# start of ENTRIES SUPPLIED

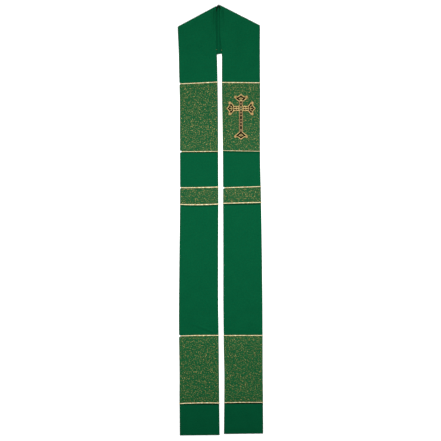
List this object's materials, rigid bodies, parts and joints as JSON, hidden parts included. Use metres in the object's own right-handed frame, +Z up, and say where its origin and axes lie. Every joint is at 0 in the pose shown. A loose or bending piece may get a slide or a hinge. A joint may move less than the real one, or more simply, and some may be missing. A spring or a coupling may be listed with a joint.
{
  "type": "clerical stole laid flat",
  "caption": "Long green cloth stole laid flat, folded at the shoulders, with gold-flecked brocade bands, gold braids and an embroidered gold cross on one panel.",
  "frame": {"origin": "on the surface the stole lies on, under the middle of its outline", "axes": "+X across the panels, from the plain one to the one with the cross; +Y from the hems towards the neck; +Z up from the surface"},
  "size_m": [0.2771, 1.3986, 0.0081],
  "materials": {
    "green_cloth": "smooth matte weave",
    "dark_green_cloth": "smooth matte weave, darker",
    "flecked_brocade": "green brocade with gold metal thread",
    "gold_braid": "plaited gold braid",
    "gold_embroidery": "gold thread embroidery on black ground",
    "black_tape": "woven tape"
  },
  "bodies": {
    "root": {"neck_left": "green_cloth", "panel_left": "green_cloth", "end_left": "dark_green_cloth", "band_upper_left": "flecked_brocade", "band_middle_left": "flecked_brocade", "band_lower_left": "flecked_brocade", "braid_left_1": "gold_braid", "braid_left_2": "gold_braid", "braid_left_3": "gold_braid", "braid_left_4": "gold_braid", "braid_left_5": "gold_braid", "braid_left_6": "gold_braid", "neck_right": "green_cloth", "panel_right": "green_cloth", "end_right": "dark_green_cloth", "band_upper_right": "flecked_brocade", "band_middle_right": "flecked_brocade", "band_lower_right": "flecked_brocade", "braid_right_1": "gold_braid", "braid_right_2": "gold_braid", "braid_right_3": "gold_braid", "braid_right_4": "gold_braid", "braid_right_5": "gold_braid", "braid_right_6": "gold_braid", "cross_applique": "gold_embroidery", "hanging_loop": "black_tape"}
  },
  "joints": []
}
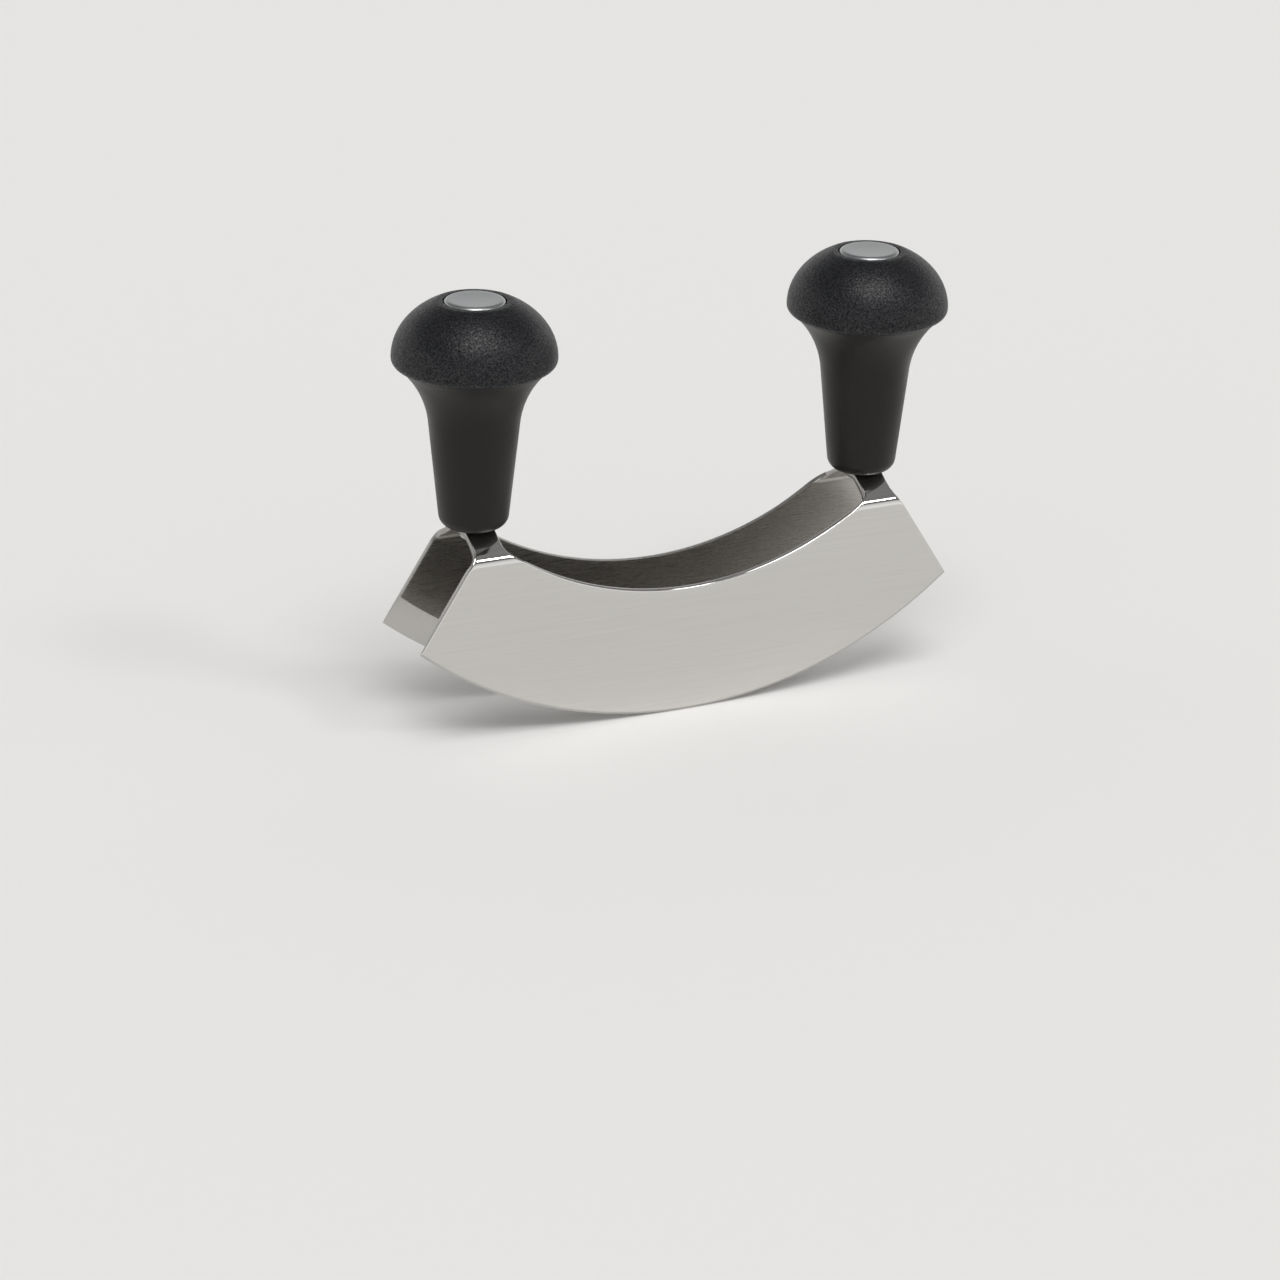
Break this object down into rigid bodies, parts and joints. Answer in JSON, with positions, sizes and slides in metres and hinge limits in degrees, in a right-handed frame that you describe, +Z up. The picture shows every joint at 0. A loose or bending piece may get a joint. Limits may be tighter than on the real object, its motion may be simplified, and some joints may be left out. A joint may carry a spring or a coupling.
{
  "type": "mezzaluna",
  "caption": "Mezzaluna with paired crescent blades folded from polished steel sheet, and a black knob handle bolted upright on the strap at each end.",
  "frame": {"origin": "on the supporting surface under the middle of the object, at the height of the lowest point of both cutting edges", "axes": "+X along the blades from the left handle to the right handle, +Y across them from the front blade to the back blade, +Z up along the handles"},
  "size_m": [0.1704, 0.0466, 0.1275],
  "materials": {
    "blade_steel": "stainless steel polished to a mirror, with satin ground edges",
    "shank_plastic": "smooth semi-gloss black moulding",
    "knob_plastic": "matte black moulding with a fine pebbled grain",
    "disc_metal": "satin, with fine turned rings",
    "bolt_steel": "bright zinc-plated steel"
  },
  "bodies": {
    "root": {"blade_body": "blade_steel", "shank_left": "shank_plastic", "shank_right": "shank_plastic", "knob_left": "knob_plastic", "knob_right": "knob_plastic", "cap_disc_left": "disc_metal", "cap_disc_right": "disc_metal", "tie_bolt_left": "bolt_steel", "tie_bolt_right": "bolt_steel", "lock_nut_left": "bolt_steel", "lock_nut_right": "bolt_steel", "washer_left": "bolt_steel", "washer_right": "bolt_steel"}
  },
  "joints": []
}
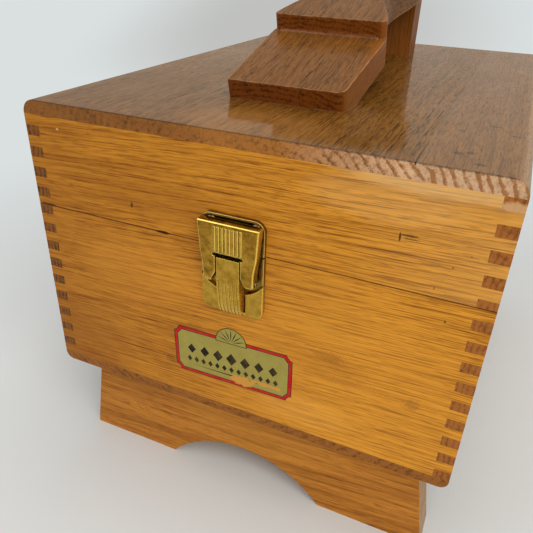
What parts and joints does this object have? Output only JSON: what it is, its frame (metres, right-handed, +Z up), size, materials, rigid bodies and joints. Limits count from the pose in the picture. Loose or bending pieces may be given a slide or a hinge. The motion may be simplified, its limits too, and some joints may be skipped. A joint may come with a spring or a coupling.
{
  "type": "shoe shine box",
  "caption": "Finger-jointed wooden shoe shine box on two arched feet, with a hinged lid, a draw latch and a shoe-sole footrest that is also the handle.",
  "frame": {"origin": "on the ground, under the middle of the whole object", "axes": "+X to the right seen from the latch side, -Y towards the latch side, +Z up"},
  "size_m": [0.27, 0.383, 0.3531],
  "materials": {
    "oak_frame": "clear satin varnish over honey-coloured oak with fine dark grain, end grain darker on the fingers",
    "oak_top": "satin varnish over darker brown oak with short dark pores",
    "oak_base": "satin varnish over honey-coloured oak with broad figure",
    "oak_rest": "satin varnish over brown oak, worn paler along its edges",
    "beech_dowel": "bare turned wood",
    "brass_sheet": "bright pressed sheet brass, aged to olive gold",
    "brass_hinge": "drawn brass, dulled",
    "brass_screw": "turned brass screw, dulled",
    "steel_screw": "plain zinc-coloured steel",
    "spring_steel": "blued spring strip"
  },
  "bodies": {
    "box": {"body_front_board": "oak_frame", "body_back_board": "oak_frame", "body_left_board": "oak_frame", "body_right_board": "oak_frame", "bottom_board": "oak_base", "front_foot": "oak_base", "rear_foot": "oak_base", "foot_screws": "steel_screw", "left_hinge_body_leaf": "brass_hinge", "right_hinge_body_leaf": "brass_hinge", "left_hinge_pin": "brass_hinge", "right_hinge_pin": "brass_hinge", "hinge_body_screws": "brass_screw", "latch_base_plate": "brass_sheet", "latch_housing": "brass_sheet", "latch_pivot_pin": "brass_screw", "latch_spring": "spring_steel", "latch_base_screws": "brass_screw"},
    "lid": {"lid_front_board": "oak_frame", "lid_back_board": "oak_frame", "lid_left_board": "oak_frame", "lid_right_board": "oak_frame", "top_board": "oak_top", "footrest": "oak_rest", "footrest_post": "oak_rest", "post_dowels": "beech_dowel", "heel_screws": "steel_screw", "post_screws": "steel_screw", "left_hinge_lid_leaf": "brass_hinge", "right_hinge_lid_leaf": "brass_hinge", "hinge_lid_screws": "brass_screw", "catch_plate": "brass_sheet", "catch_screws": "brass_screw"},
    "lever": {"latch_lever": "brass_sheet", "latch_claw": "brass_sheet"}
  },
  "joints": [
    {"name": "lid_hinge", "type": "hinge", "parent": "box", "child": "lid", "pos_m": [0, 0.18915, 0.19565], "axis": [-1, 0, 0], "range_deg": [0, 105]},
    {"name": "lever_pivot", "type": "hinge", "parent": "box", "child": "lever", "pos_m": [0, -0.18745, 0.18015], "axis": [1, 0, 0], "range_deg": [0, 100]}
  ]
}
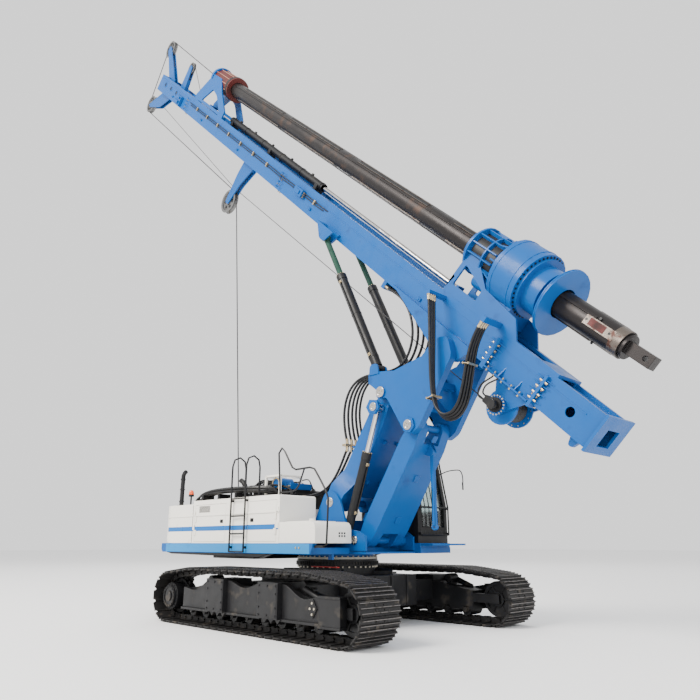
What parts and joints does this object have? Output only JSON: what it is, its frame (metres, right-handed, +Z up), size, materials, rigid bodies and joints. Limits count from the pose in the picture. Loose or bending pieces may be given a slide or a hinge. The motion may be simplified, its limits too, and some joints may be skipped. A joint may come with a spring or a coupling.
{
  "type": "rotary piling rig",
  "caption": "Crawler drilling rig: slewing upper with cab, parallelogram boom, long raking mast, rotary drive on a crowd carriage and a telescopic kelly bar on ropes",
  "frame": {"origin": "Centre of the bounding box seen from above, on the ground under the tracks", "axes": "+X is the front of the crawler, +Y its left side, +Z up; the slewing axis stands at x = 1.923 m"},
  "size_m": [16.0744, 4.344, 18.1815],
  "materials": {
    "blue_paint": "gloss enamel",
    "white_paint": "satin enamel",
    "black_paint": "satin enamel",
    "track_steel": "worn, dusty",
    "kelly_steel": "dark rolled steel, worn in streaks",
    "sheave_steel": "greased",
    "chrome_rod": "ground and polished",
    "rust_paint": "primer red, worn",
    "green_sleeve": "protective wrap",
    "hose_rubber": "matte",
    "seat_vinyl": "matte"
  },
  "bodies": {
    "undercarriage": {"car_body": "black_paint"},
    "track_side_right": {"track_frame_right": "black_paint", "track_right": "track_steel", "final_drive_right": "black_paint"},
    "track_side_left": {"track_frame_left": "black_paint", "track_left": "track_steel", "final_drive_left": "black_paint"},
    "upper": {"upper_frame": "blue_paint", "counterweight": "white_paint", "engine_housing": "white_paint", "engine_block": "black_paint", "fuel_tank": "white_paint", "access_ladder": "black_paint", "handrail": "black_paint", "exhaust_pipe": "black_paint", "hydraulic_deck": "black_paint", "cab_shell": "black_paint", "cab_guard": "black_paint", "operator_seat": "seat_vinyl", "hoses_deck": "hose_rubber"},
    "cab_door_leaf": {"cab_door": "black_paint"},
    "service_door_right_rear_leaf": {"service_door_right_rear": "white_paint"},
    "service_door_right_front_leaf": {"service_door_right_front": "white_paint"},
    "service_door_left_leaf": {"service_door_left": "white_paint"},
    "main_winch": {"main_winch_drum": "sheave_steel"},
    "boom_arm": {"boom": "blue_paint", "hoses_boom": "hose_rubber"},
    "link_arm": {"front_link": "blue_paint"},
    "strut": {"transport_strut": "blue_paint"},
    "luffing_barrels": {"luffing_barrel_right": "black_paint", "luffing_barrel_left": "black_paint"},
    "luffing_rods": {"luffing_rod_right": "chrome_rod", "luffing_rod_left": "chrome_rod"},
    "triangle": {"triangle_frame": "blue_paint", "hoses_mast": "hose_rubber"},
    "mast": {"mast_foot": "blue_paint", "mast_middle": "blue_paint", "mast_upper": "blue_paint", "mast_head": "blue_paint", "crowd_barrel": "black_paint", "rope_guide_arm": "blue_paint", "mast_winch_frame": "blue_paint", "hoses_loop": "hose_rubber"},
    "mast_cylinder_barrels": {"mast_cylinder_barrel_right": "black_paint", "mast_cylinder_barrel_left": "black_paint"},
    "mast_cylinder_rods": {"mast_cylinder_rod_right": "green_sleeve", "mast_cylinder_rod_left": "green_sleeve"},
    "mast_winch": {"mast_winch_drum": "blue_paint"},
    "main_sheave": {"sheave_main": "sheave_steel"},
    "aux_sheave": {"sheave_aux": "sheave_steel"},
    "rear_sheave": {"sheave_rear": "sheave_steel"},
    "guide_sheave": {"sheave_guide": "sheave_steel"},
    "drive_carriage": {"carriage": "blue_paint", "crowd_rod": "chrome_rod", "rotary_drive": "blue_paint"},
    "casing_sleeve": {"drive_sleeve": "blue_paint"},
    "kelly_guide_frame": {"kelly_guide": "blue_paint"},
    "kelly_bar": {"kelly_collar": "rust_paint", "kelly_outer": "kelly_steel"},
    "kelly_core": {"kelly_inner": "kelly_steel"}
  },
  "joints": [
    {"name": "retract_right", "type": "slide", "parent": "undercarriage", "child": "track_side_right", "axis": [0, 1, 0], "range_m": [0, 0.65]},
    {"name": "retract_left", "type": "slide", "parent": "undercarriage", "child": "track_side_left", "axis": [0, -1, 0], "range_m": [0, 0.65]},
    {"name": "slew", "type": "hinge", "parent": "undercarriage", "child": "upper", "pos_m": [1.92318, 0, 1.1], "axis": [0, 0, 1], "continuous": true},
    {"name": "cab_door_hinge", "type": "hinge", "parent": "upper", "child": "cab_door_leaf", "pos_m": [2.34318, 1.514, 2.15], "axis": [0, 0, 1], "range_deg": [0, 100]},
    {"name": "service_hinge_right_rear", "type": "hinge", "parent": "upper", "child": "service_door_right_rear_leaf", "pos_m": [-0.61682, -1.514, 1.75], "axis": [0, 0, -1], "range_deg": [0, 110]},
    {"name": "service_hinge_right_front", "type": "hinge", "parent": "upper", "child": "service_door_right_front_leaf", "pos_m": [1.98318, -1.514, 1.75], "axis": [0, 0, 1], "range_deg": [0, 110]},
    {"name": "service_hinge_left", "type": "hinge", "parent": "upper", "child": "service_door_left_leaf", "pos_m": [-0.61682, 1.514, 1.75], "axis": [0, 0, 1], "range_deg": [0, 110]},
    {"name": "main_winch_spin", "type": "hinge", "parent": "upper", "child": "main_winch", "pos_m": [-1.05682, 0, 2], "axis": [0, 1, 0], "continuous": true},
    {"name": "boom_hinge", "type": "hinge", "parent": "upper", "child": "boom_arm", "pos_m": [2.38318, 0, 2.07], "axis": [0, 1, 0], "range_deg": [-13, 32], "deforming": ["hoses_deck", "hoses_boom"]},
    {"name": "front_link_hinge", "type": "hinge", "parent": "upper", "child": "link_arm", "pos_m": [2.99318, 0, 1.42], "axis": [0, 1, 0], "range_deg": [-13, 32]},
    {"name": "triangle_level", "type": "hinge", "parent": "boom_arm", "child": "triangle", "pos_m": [3.58318, 0, 3.88], "axis": [0, 1, 0], "range_deg": [-32, 13], "deforming": ["hoses_boom"]},
    {"name": "luffing_barrel_hinge", "type": "hinge", "parent": "upper", "child": "luffing_barrels", "pos_m": [2.64318, 0, 1.39], "axis": [0, 1, 0], "range_deg": [-10.5, 25.5]},
    {"name": "luffing_stroke", "type": "slide", "parent": "luffing_barrels", "child": "luffing_rods", "axis": [0.3438, 0, 0.9391], "range_m": [-0.31, 0.13]},
    {"name": "strut_swing", "type": "hinge", "parent": "link_arm", "child": "strut", "pos_m": [4.2238, 0, 2.82377], "axis": [0, -1, 0], "range_deg": [-30, 55]},
    {"name": "mast_hinge", "type": "hinge", "parent": "triangle", "child": "mast", "pos_m": [4.92318, 0, 4.4], "axis": [0, -1, 0], "range_deg": [-50.5, 44.5], "deforming": ["hoses_mast"]},
    {"name": "mast_cylinder_hinge", "type": "hinge", "parent": "triangle", "child": "mast_cylinder_barrels", "pos_m": [3.42318, 0, 4.35], "axis": [0, -1, 0], "range_deg": [-55, 48.5]},
    {"name": "mast_cylinder_stroke", "type": "slide", "parent": "mast_cylinder_barrels", "child": "mast_cylinder_rods", "axis": [-0.4217, 0, 0.9067], "range_m": [-0.9, 1.02]},
    {"name": "mast_winch_spin", "type": "hinge", "parent": "mast", "child": "mast_winch", "pos_m": [5.75965, 0, 3.35367], "axis": [0, 1, 0], "continuous": true},
    {"name": "main_sheave_spin", "type": "hinge", "parent": "mast", "child": "main_sheave", "pos_m": [-6.64298, 0, 17.8831], "axis": [0, 1, 0], "continuous": true},
    {"name": "aux_sheave_spin", "type": "hinge", "parent": "mast", "child": "aux_sheave", "pos_m": [-5.10051, 0, 16.15701], "axis": [0, 1, 0], "continuous": true},
    {"name": "rear_sheave_spin", "type": "hinge", "parent": "mast", "child": "rear_sheave", "pos_m": [-7.73885, 0, 16.24006], "axis": [0, 1, 0], "continuous": true},
    {"name": "guide_sheave_spin", "type": "hinge", "parent": "mast", "child": "guide_sheave", "pos_m": [-2.39694, 0, 10.21947], "axis": [0, 1, 0], "continuous": true},
    {"name": "crowd", "type": "slide", "parent": "mast", "child": "drive_carriage", "axis": [-0.7133, 0, 0.7009], "range_m": [-0.6, 4.4], "deforming": ["hoses_loop"]},
    {"name": "sleeve_spin", "type": "hinge", "parent": "drive_carriage", "child": "casing_sleeve", "pos_m": [6.19466, 0, 5.36573], "axis": [-0.7133, 0, 0.7009], "continuous": true},
    {"name": "kelly_guide_travel", "type": "slide", "parent": "mast", "child": "kelly_guide_frame", "axis": [-0.7133, 0, 0.7009], "range_m": [-9.9, 0]},
    {"name": "kelly_spin", "type": "hinge", "parent": "kelly_guide_frame", "child": "kelly_bar", "pos_m": [-2.64965, 0, 14.057], "axis": [-0.7133, 0, 0.7009], "continuous": true},
    {"name": "kelly_extend", "type": "slide", "parent": "kelly_bar", "child": "kelly_core", "axis": [-0.7133, 0, 0.7009], "range_m": [-12, 0]}
  ],
  "couplings": [
    {"joint": "front_link_hinge", "follows": "boom_hinge", "ratio": 1},
    {"joint": "triangle_level", "follows": "boom_hinge", "ratio": -1},
    {"joint": "luffing_barrel_hinge", "follows": "boom_hinge", "ratio": 0.79},
    {"joint": "luffing_stroke", "follows": "boom_hinge", "m_per_rad": -0.54},
    {"joint": "mast_cylinder_hinge", "follows": "mast_hinge", "ratio": 1.08},
    {"joint": "mast_cylinder_stroke", "follows": "mast_hinge", "m_per_rad": -1.15},
    {"joint": "sleeve_spin", "follows": "kelly_spin", "ratio": 1}
  ]
}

# end of ENTRIES SUPPLIED

• _TASK STATEMENT_
From the entries above, copy each line holding "handed".

• _SOLUTION TO THE EXERCISE_
List this object's materials, rigid bodies, parts and joints as JSON, hidden parts included. Use metres in the object's own right-handed frame, +Z up, and say where its origin and axes lie. Every joint is at 0 in the pose shown. A loose or bending piece may get a slide or a hinge. A joint may move less than the real one, or more simply, and some may be missing. A spring or a coupling may be listed with a joint.
Break this object down into rigid bodies, parts and joints. Answer in JSON, with positions, sizes and slides in metres and hinge limits in degrees, in a right-handed frame that you describe, +Z up. The picture shows every joint at 0. A loose or bending piece may get a joint. Limits may be tighter than on the real object, its motion may be simplified, and some joints may be left out. A joint may carry a spring or a coupling.
What parts and joints does this object have? Output only JSON: what it is, its frame (metres, right-handed, +Z up), size, materials, rigid bodies and joints. Limits count from the pose in the picture. Loose or bending pieces may be given a slide or a hinge. The motion may be simplified, its limits too, and some joints may be skipped. A joint may come with a spring or a coupling.
What parts and joints does this object have? Output only JSON: what it is, its frame (metres, right-handed, +Z up), size, materials, rigid bodies and joints. Limits count from the pose in the picture. Loose or bending pieces may be given a slide or a hinge. The motion may be simplified, its limits too, and some joints may be skipped. A joint may come with a spring or a coupling.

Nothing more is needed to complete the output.